• [What to do]: The listing below holds a line with "Continue the OpenSCAD" and a later line with "# the lowest link.". Write out those two lines and every line between them, exactly, and nothing else.

[Begin Provided records]

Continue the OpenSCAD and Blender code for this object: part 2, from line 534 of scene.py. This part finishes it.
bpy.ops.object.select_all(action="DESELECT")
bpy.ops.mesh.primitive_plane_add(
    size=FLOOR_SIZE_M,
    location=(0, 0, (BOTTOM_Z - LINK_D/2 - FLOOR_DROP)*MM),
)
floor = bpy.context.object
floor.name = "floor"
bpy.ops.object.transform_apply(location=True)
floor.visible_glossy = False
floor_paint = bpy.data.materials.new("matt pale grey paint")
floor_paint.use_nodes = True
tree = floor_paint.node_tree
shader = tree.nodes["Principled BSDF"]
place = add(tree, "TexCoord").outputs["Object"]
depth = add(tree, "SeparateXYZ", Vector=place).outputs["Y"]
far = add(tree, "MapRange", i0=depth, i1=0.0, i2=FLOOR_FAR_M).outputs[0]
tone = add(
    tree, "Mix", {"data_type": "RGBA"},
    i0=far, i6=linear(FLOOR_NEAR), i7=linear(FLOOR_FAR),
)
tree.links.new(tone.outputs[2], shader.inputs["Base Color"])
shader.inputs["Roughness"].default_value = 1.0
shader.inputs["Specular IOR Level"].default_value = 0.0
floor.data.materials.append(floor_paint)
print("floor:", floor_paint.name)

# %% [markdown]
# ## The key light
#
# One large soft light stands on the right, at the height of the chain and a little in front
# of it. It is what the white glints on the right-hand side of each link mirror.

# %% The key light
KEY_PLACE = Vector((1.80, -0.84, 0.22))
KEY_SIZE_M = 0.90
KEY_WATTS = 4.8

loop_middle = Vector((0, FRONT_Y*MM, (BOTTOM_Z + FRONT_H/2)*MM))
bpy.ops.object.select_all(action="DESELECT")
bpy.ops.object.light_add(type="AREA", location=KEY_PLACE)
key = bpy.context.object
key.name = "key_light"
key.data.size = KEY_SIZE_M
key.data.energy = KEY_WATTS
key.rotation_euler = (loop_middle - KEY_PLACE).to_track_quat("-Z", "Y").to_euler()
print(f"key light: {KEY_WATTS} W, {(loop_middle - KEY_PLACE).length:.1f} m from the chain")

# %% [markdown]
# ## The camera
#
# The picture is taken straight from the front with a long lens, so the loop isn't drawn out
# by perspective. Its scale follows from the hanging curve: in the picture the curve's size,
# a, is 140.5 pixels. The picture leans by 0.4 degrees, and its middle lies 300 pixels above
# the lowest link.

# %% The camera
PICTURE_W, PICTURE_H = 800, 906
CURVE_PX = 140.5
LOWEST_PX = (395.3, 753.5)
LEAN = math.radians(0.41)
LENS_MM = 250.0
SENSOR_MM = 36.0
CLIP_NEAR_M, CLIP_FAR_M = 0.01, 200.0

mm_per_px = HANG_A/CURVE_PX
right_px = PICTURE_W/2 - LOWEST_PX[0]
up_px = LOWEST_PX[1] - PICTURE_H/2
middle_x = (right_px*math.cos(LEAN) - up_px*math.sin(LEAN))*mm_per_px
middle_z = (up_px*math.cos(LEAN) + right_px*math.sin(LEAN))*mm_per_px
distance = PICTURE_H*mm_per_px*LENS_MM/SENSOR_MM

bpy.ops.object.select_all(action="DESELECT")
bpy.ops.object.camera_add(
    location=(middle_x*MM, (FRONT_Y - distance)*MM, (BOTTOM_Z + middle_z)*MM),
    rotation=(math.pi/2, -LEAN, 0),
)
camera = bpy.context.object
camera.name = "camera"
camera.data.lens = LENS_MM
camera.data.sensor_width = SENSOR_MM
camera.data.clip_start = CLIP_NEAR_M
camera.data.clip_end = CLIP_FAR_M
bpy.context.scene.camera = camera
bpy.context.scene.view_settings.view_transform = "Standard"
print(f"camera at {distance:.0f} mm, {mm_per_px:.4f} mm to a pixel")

[End Provided records]
[Begin Provided records]

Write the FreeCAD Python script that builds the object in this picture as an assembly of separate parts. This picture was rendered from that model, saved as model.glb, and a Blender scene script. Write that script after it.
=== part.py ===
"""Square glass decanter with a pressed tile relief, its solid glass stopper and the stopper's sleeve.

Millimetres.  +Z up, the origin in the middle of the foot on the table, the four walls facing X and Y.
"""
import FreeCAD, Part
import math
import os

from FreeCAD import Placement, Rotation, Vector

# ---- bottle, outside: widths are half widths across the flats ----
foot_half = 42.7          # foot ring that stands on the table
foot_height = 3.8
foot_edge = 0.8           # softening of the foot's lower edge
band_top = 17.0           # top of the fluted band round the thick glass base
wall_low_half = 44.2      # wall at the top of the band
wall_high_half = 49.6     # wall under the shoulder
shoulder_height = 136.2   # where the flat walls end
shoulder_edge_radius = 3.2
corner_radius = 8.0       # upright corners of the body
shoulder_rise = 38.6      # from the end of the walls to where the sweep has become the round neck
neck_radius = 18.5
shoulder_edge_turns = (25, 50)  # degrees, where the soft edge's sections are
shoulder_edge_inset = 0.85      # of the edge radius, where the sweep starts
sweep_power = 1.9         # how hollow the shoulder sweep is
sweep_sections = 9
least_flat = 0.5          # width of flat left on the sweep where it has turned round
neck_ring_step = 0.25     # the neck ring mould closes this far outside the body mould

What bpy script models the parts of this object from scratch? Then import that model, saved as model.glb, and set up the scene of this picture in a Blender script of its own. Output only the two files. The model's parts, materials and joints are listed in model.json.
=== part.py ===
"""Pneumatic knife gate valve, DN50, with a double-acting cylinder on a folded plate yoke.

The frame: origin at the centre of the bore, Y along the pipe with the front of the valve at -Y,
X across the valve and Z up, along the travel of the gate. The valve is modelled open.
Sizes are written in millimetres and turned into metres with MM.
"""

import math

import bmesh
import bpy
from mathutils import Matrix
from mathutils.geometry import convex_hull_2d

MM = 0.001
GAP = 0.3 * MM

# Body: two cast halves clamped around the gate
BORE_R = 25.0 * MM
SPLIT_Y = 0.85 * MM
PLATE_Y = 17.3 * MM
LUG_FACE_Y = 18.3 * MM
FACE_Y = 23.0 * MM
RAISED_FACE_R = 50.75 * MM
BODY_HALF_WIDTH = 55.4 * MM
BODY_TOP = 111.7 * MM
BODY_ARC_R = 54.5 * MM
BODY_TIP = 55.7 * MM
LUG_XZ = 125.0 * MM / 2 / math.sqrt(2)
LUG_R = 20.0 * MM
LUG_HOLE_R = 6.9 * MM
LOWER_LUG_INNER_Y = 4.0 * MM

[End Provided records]

• [Exercise output]:
Continue the OpenSCAD and Blender code for this object: part 2, from line 534 of scene.py. This part finishes it.
bpy.ops.object.select_all(action="DESELECT")
bpy.ops.mesh.primitive_plane_add(
    size=FLOOR_SIZE_M,
    location=(0, 0, (BOTTOM_Z - LINK_D/2 - FLOOR_DROP)*MM),
)
floor = bpy.context.object
floor.name = "floor"
bpy.ops.object.transform_apply(location=True)
floor.visible_glossy = False
floor_paint = bpy.data.materials.new("matt pale grey paint")
floor_paint.use_nodes = True
tree = floor_paint.node_tree
shader = tree.nodes["Principled BSDF"]
place = add(tree, "TexCoord").outputs["Object"]
depth = add(tree, "SeparateXYZ", Vector=place).outputs["Y"]
far = add(tree, "MapRange", i0=depth, i1=0.0, i2=FLOOR_FAR_M).outputs[0]
tone = add(
    tree, "Mix", {"data_type": "RGBA"},
    i0=far, i6=linear(FLOOR_NEAR), i7=linear(FLOOR_FAR),
)
tree.links.new(tone.outputs[2], shader.inputs["Base Color"])
shader.inputs["Roughness"].default_value = 1.0
shader.inputs["Specular IOR Level"].default_value = 0.0
floor.data.materials.append(floor_paint)
print("floor:", floor_paint.name)

# %% [markdown]
# ## The key light
#
# One large soft light stands on the right, at the height of the chain and a little in front
# of it. It is what the white glints on the right-hand side of each link mirror.

# %% The key light
KEY_PLACE = Vector((1.80, -0.84, 0.22))
KEY_SIZE_M = 0.90
KEY_WATTS = 4.8

loop_middle = Vector((0, FRONT_Y*MM, (BOTTOM_Z + FRONT_H/2)*MM))
bpy.ops.object.select_all(action="DESELECT")
bpy.ops.object.light_add(type="AREA", location=KEY_PLACE)
key = bpy.context.object
key.name = "key_light"
key.data.size = KEY_SIZE_M
key.data.energy = KEY_WATTS
key.rotation_euler = (loop_middle - KEY_PLACE).to_track_quat("-Z", "Y").to_euler()
print(f"key light: {KEY_WATTS} W, {(loop_middle - KEY_PLACE).length:.1f} m from the chain")

# %% [markdown]
# ## The camera
#
# The picture is taken straight from the front with a long lens, so the loop isn't drawn out
# by perspective. Its scale follows from the hanging curve: in the picture the curve's size,
# a, is 140.5 pixels. The picture leans by 0.4 degrees, and its middle lies 300 pixels above
# the lowest link.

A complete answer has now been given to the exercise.